Warsaw Pact Invasion of Czechoslovakia

Crowds of protesters surround Soviet tanks during the first days of the invasion of Czechoslovakia
Crowds of protesters surround Soviet tanks during the first days of the invasion of Czechoslovakia

Historical Context

In early January 1968, a reformist politician by the name of Alexander Dubček became leader of the communist state of Czechoslovakia. Dubček was a reformer, who wanted to implement a policy known as 'socialism with a human face' by granting certain rights to Czechoslovak citizens including partial democratisation and deregulation of the economy, as well as looser restrictions on media, travel and speech.
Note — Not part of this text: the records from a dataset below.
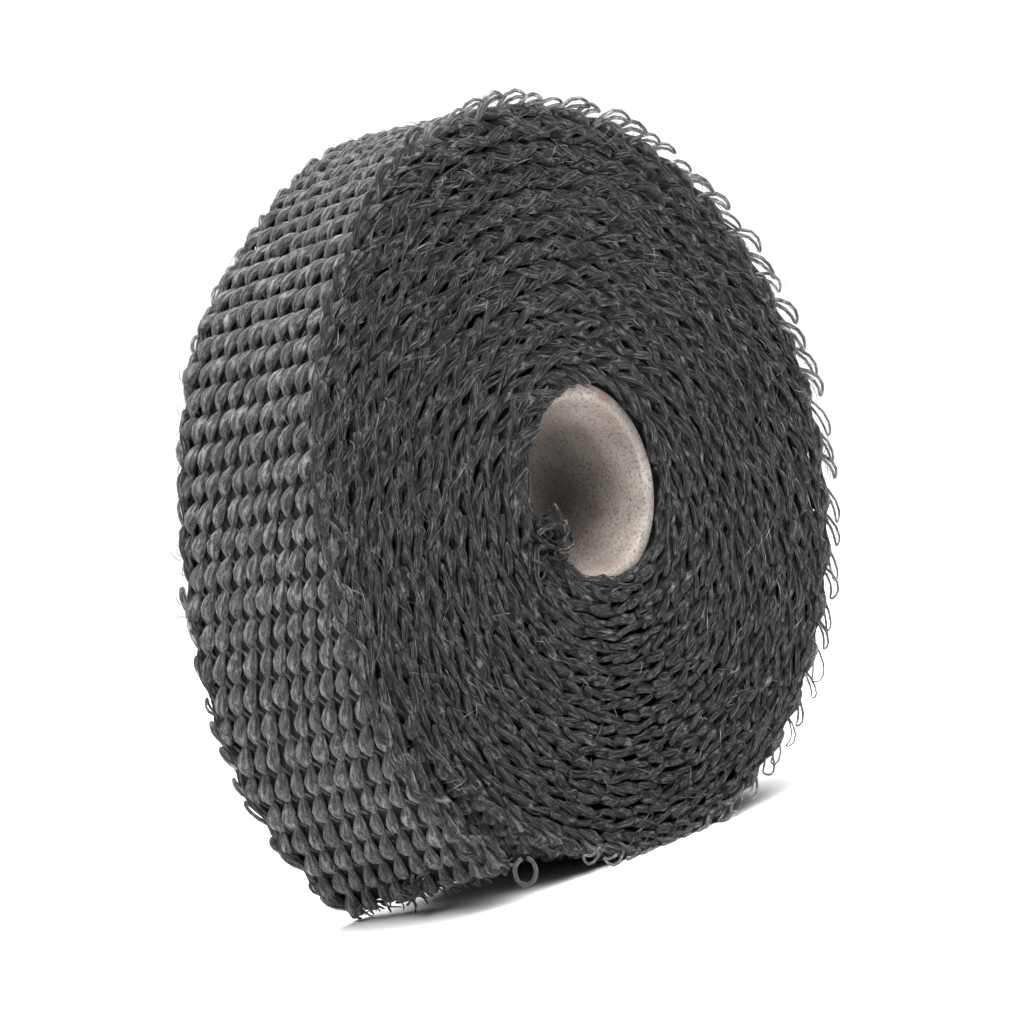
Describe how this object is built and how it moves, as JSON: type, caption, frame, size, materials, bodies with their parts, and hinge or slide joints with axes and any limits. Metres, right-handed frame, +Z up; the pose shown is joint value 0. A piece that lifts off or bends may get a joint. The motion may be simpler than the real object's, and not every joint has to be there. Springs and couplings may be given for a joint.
{
  "type": "exhaust heat wrap roll",
  "caption": "Woven glass-fibre tape wound in a spiral on a cardboard tube, for wrapping hot exhaust pipes; its loose outer end rests on the floor.",
  "frame": {"origin": "on the floor, under the middle of the roll's overall box", "axes": "+Z up, roll axis along Y with the near end facing -Y, +X to the right of the near end, so the loose end lies on the -X side"},
  "size_m": [0.0936, 0.025, 0.0917],
  "materials": {
    "woven_glass": "black woven glass-fibre yarn, slightly glossy along the strands",
    "cardboard": "bare grey-brown board with dark and reddish specks"
  },
  "bodies": {
    "root": {"wrap_tape": "woven_glass", "core_tube": "cardboard"}
  },
  "joints": []
}
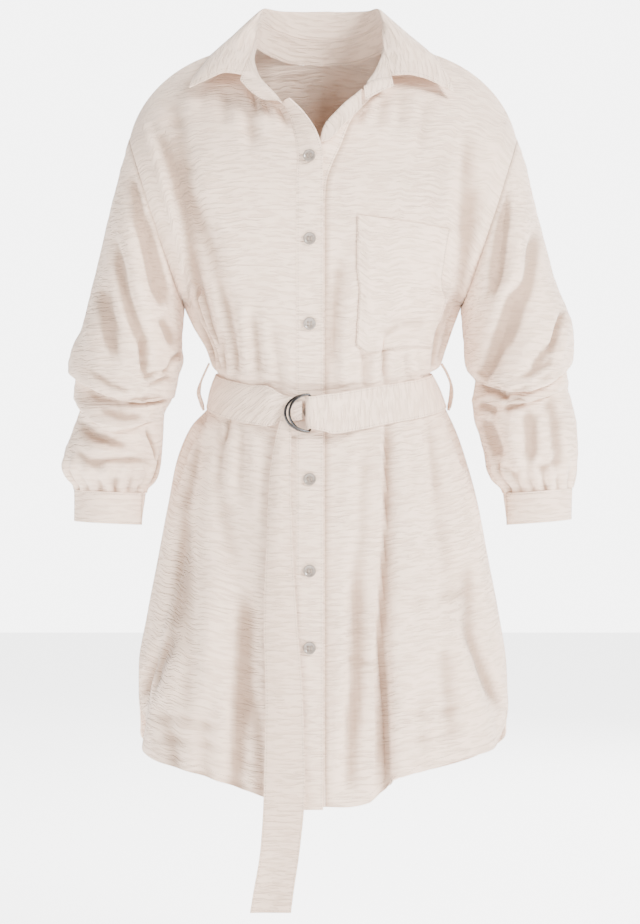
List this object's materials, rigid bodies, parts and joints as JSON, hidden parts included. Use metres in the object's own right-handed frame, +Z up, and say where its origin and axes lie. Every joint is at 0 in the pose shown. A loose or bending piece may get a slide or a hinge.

These reforms were not well received by the Soviet Union, of which Czechoslovakia was a satellite state. After months of failed talks, the Soviets and their Warsaw Pact allies invaded the country on the night of August 20-21, 1968. Some 250,000 troops crushed resistance in the country and Dubček was forced to resign his leadership position.

Soviet troops remained in Czechoslovakia until 1991. The Prague Spring was crushed, and a period of so-called 'normalization' ensued, where the government of the country attempted to reverse Dubček's reforms and remove reformers from the government.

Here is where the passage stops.